The cup is my gallows on this frozen night
Revenge beats the drum of my fist on the cold table
But tranquil melodies reach this fly before the angry fortes
As the pianist in the corner sells sorrow’s sweet, sweet song
His dancing fingers hang my longings on ivory keys
Calming, at least for the moment, the rapid fluttering of my wings
Glasses are still half empty in this place tonight
As lovers drown in the neon lights and cheap wine
She whispers, “It’s too cold outside to cry, my friend”
A fly on the wall, I slowly answer:
“Tears aren’t the only vessels used to signify the end.”

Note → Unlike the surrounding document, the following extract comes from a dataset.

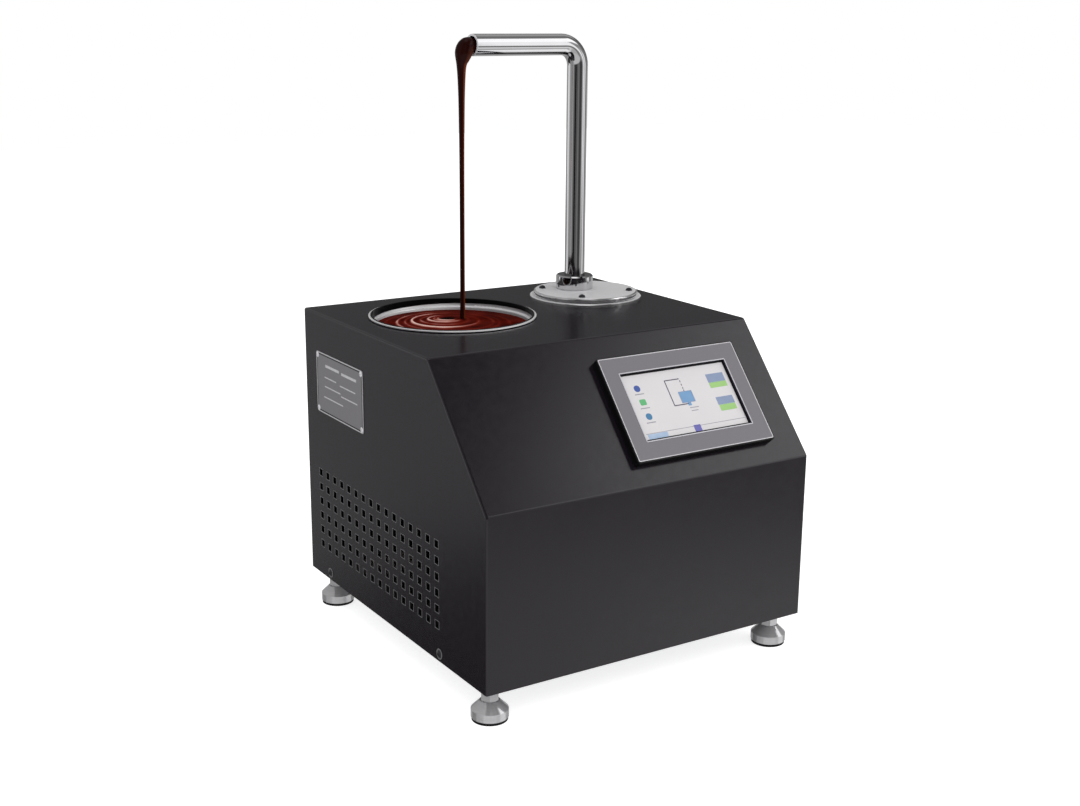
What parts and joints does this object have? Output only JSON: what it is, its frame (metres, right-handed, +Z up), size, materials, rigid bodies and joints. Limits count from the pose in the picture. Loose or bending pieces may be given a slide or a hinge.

OH EM GEE!! Dude, this is some skilled writing here. The first one was good, and with only a few naggling things, but this, I see no really obvious flaws. Im sure surf or someone will come and tell you otherwise (:p it's a compliment surf[if you see this]) but yeah superb stuff. Great tweak on the repetition at the end there as well.

Surf
11-07-2006, 10:43 AM
Well, now I pretty much have to find something; my reputation is on the line.

I thought this was very good. I won't bother outlining everything you did well, as I can't be bothered, but it was alot.

A few issues the I did have:

Tears don’t portray the message I wish to send
The word portray doesn't flow as well as it should. Great idea, but try a synonymn instead.

Revenge beats the drum of my fist on the cold table
Would this line make more sense as:
Revenge beats the drum; my fist on the cold table
Rather than make your fist the drum (which doesn't quite fit), make your fist the thing beating it. Just seems to make more sense in the metaphor.

I agree with Mitch about the first line.
in this place tonight
Seems very bland; non-descriptive. Maybe not replace it with 'here', but try to make it more emotive. Try including just an adjective to make it more imagatic (not sure whether that's a word, I just didn't want to say descriptive again)

But overall these are minor points. Its a very well written poem. Well done.